April 28, 2022 at 4:10 pm
May 29, 2022 at 8:09 am
The acronym SAGE enters abruptly about halfway through the article with no explanation, and in fact I had to go to Wikipedia to learn that it stood for Semi-Automatic Ground Environment. Perhaps a sentence or two got inadvertently deleted?
May 29, 2022 at 8:43 am
I see now that SAGE is defined in the 2012 article on the roots of Infocom which is linked to in the next part of this series, but, uh, while I did read that article, it was closer to 2012 then the present when I did…
May 29, 2022 at 6:27 pm
Woops. That must have gotten lost in editing. Thanks!
February 7, 2023 at 11:02 am
Your description of Turing completeness is incorrect. If you’d like, I can type up a short correction for you to append to this post.
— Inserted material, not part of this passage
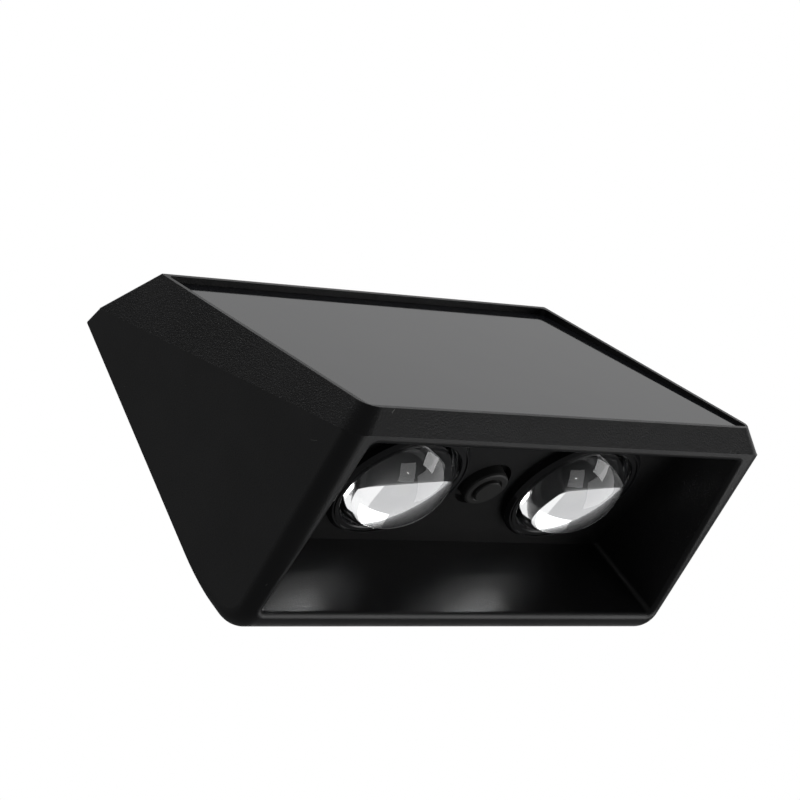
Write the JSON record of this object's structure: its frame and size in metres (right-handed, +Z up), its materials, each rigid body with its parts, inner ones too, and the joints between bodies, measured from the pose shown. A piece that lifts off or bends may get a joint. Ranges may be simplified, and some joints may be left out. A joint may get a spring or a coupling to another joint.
{
  "type": "solar fence light",
  "caption": "Wedge-shaped solar wall lamp with a slanted panel in front, and a recess underneath holding convex lenses and a push button.",
  "frame": {"origin": "on the rear wall's outer face, midway between the two keyhole seats", "axes": "+Z up, +Y into the wall it hangs on, X along its width; the lamp stands out to -Y"},
  "size_m": [0.1136, 0.0495, 0.0681],
  "materials": {
    "black_abs": "fine moulded texture",
    "black_abs_gloss": "smooth",
    "button_rubber": "matt, worn paler on the disc",
    "chip_epoxy": "moulded epoxy",
    "circuit_board": "black solder mask on glass-fibre board",
    "clear_lens": "polished clear acrylic",
    "clear_silicone": "translucent bead",
    "ferrite": "ferrite",
    "foam": "closed-cell foam",
    "led_phosphor": "yellow phosphor under clear resin",
    "nickel": "nickel-plated steel",
    "panel_glaze": "glossy clear resin over the cells",
    "silicon_cell": "dark silicon",
    "silicone_rubber": "matt black",
    "sleeve_pvc": "shrunk film",
    "small_ceramic": "ceramic with tinned ends",
    "switch_nylon": "moulded nylon",
    "white_abs": "matt white",
    "wire_black": "insulated wire",
    "wire_red": "insulated wire",
    "zinc_steel": "zinc-plated"
  },
  "bodies": {
    "lamp": {"battery_cell": "nickel", "battery_pad": "foam", "battery_sleeve": "sleeve_pvc", "battery_tabs": "nickel", "battery_wire_left": "wire_black", "battery_wire_right": "wire_red", "board_screws": "zinc_steel", "boost_coil": "ferrite", "button_gasket": "silicone_rubber", "charge_chip": "chip_epoxy", "cover_screws": "zinc_steel", "cover_seal": "silicone_rubber", "housing": "black_abs", "led_left": "white_abs", "led_phosphor_left": "led_phosphor", "led_phosphor_right": "led_phosphor", "led_right": "white_abs", "lens_clamp": "white_abs", "lens_left": "clear_lens", "lens_right": "clear_lens", "lens_ring_left": "black_abs_gloss", "lens_ring_right": "black_abs_gloss", "lens_seal_left": "silicone_rubber", "lens_seal_right": "silicone_rubber", "light_board": "circuit_board", "panel_board": "circuit_board", "panel_cover": "black_abs", "panel_glaze": "panel_glaze", "panel_glue": "clear_silicone", "panel_wire_left": "wire_red", "panel_wire_right": "wire_black", "small_parts": "small_ceramic", "solar_cells": "silicon_cell", "switch_body": "switch_nylon"},
    "button": {"button_cap": "button_rubber", "switch_plunger": "switch_nylon"}
  },
  "joints": [
    {"name": "button_press", "type": "slide", "parent": "lamp", "child": "button", "axis": [0, 0.0924, 0.9957], "range_m": [0, 0.0012], "stiffness_N_per_m": 1500}
  ]
}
February 9, 2023 at 6:39 pm
Specifically: there are three major computing models, namely finite automata, pushdown automata, and Turing machines. The last of these has the distinction that _any_ sufficiently powerful computing model is equivalent to it. However, the prior two also meet what you call the definition of Turing machine: pushdown automata have access to FILO stacks, and finite automata can implement a crude sort of memory by using the state of the machine itself.